§ Description of the task
Everything from the line containing "Keep writing the" to the line containing "RELEASE_Z, 0) * seal", both lines included, must be copied exactly; nothing else should be.

§ Material shown

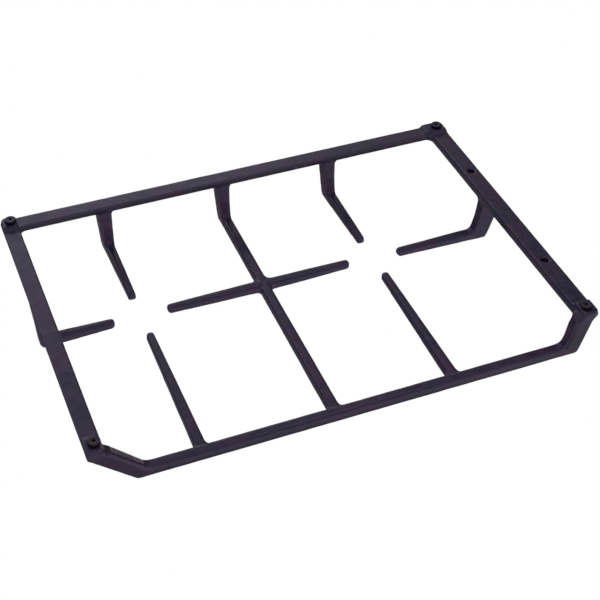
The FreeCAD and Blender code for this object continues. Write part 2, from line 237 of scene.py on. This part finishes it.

---

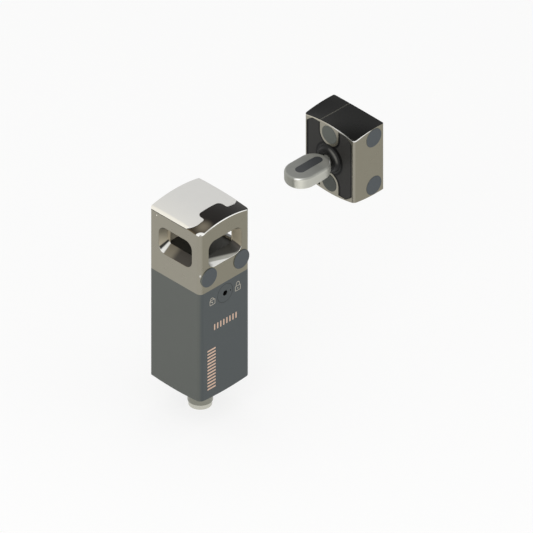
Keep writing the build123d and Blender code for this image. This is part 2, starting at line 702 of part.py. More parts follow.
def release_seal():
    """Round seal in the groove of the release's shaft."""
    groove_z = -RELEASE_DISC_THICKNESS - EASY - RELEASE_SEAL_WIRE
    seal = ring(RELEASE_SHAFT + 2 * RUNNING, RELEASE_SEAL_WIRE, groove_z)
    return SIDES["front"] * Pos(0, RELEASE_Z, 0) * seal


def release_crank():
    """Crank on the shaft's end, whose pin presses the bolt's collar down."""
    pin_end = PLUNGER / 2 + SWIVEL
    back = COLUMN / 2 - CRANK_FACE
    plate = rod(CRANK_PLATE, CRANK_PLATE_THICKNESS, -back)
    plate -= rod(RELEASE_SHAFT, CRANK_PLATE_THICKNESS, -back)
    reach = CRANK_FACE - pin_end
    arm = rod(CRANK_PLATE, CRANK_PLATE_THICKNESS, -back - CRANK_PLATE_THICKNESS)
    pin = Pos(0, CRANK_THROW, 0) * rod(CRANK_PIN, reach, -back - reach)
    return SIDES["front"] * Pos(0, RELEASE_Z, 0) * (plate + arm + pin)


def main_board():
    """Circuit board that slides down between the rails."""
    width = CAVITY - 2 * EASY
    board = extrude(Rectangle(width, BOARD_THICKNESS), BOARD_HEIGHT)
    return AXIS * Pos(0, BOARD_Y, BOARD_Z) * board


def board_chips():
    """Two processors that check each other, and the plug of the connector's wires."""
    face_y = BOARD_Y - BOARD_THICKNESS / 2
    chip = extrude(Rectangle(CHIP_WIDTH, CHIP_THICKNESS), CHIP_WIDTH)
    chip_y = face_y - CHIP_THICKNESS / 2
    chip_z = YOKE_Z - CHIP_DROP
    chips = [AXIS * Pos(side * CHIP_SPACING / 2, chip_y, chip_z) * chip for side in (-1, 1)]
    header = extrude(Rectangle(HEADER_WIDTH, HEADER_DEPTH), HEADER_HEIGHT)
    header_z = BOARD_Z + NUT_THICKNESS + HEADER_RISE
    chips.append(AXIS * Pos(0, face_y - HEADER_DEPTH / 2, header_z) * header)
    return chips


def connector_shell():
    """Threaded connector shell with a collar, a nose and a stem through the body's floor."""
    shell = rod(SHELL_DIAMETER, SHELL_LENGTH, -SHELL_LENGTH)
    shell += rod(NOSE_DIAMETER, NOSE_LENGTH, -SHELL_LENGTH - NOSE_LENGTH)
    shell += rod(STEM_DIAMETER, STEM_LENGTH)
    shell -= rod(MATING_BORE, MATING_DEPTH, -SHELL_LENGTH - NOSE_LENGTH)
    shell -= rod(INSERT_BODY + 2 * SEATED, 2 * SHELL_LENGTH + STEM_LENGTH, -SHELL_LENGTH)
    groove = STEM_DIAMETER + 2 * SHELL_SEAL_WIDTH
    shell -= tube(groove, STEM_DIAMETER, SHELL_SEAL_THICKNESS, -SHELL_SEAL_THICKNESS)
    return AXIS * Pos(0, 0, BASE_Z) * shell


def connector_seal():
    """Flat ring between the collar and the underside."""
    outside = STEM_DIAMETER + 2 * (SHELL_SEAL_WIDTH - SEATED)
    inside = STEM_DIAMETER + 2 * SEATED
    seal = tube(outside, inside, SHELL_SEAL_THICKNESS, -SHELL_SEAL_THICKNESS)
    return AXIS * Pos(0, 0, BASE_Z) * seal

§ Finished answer
Keep writing the build123d and Blender code for this image. This is part 2, starting at line 702 of part.py. More parts follow.
def release_seal():
    """Round seal in the groove of the release's shaft."""
    groove_z = -RELEASE_DISC_THICKNESS - EASY - RELEASE_SEAL_WIRE
    seal = ring(RELEASE_SHAFT + 2 * RUNNING, RELEASE_SEAL_WIRE, groove_z)
    return SIDES["front"] * Pos(0, RELEASE_Z, 0) * seal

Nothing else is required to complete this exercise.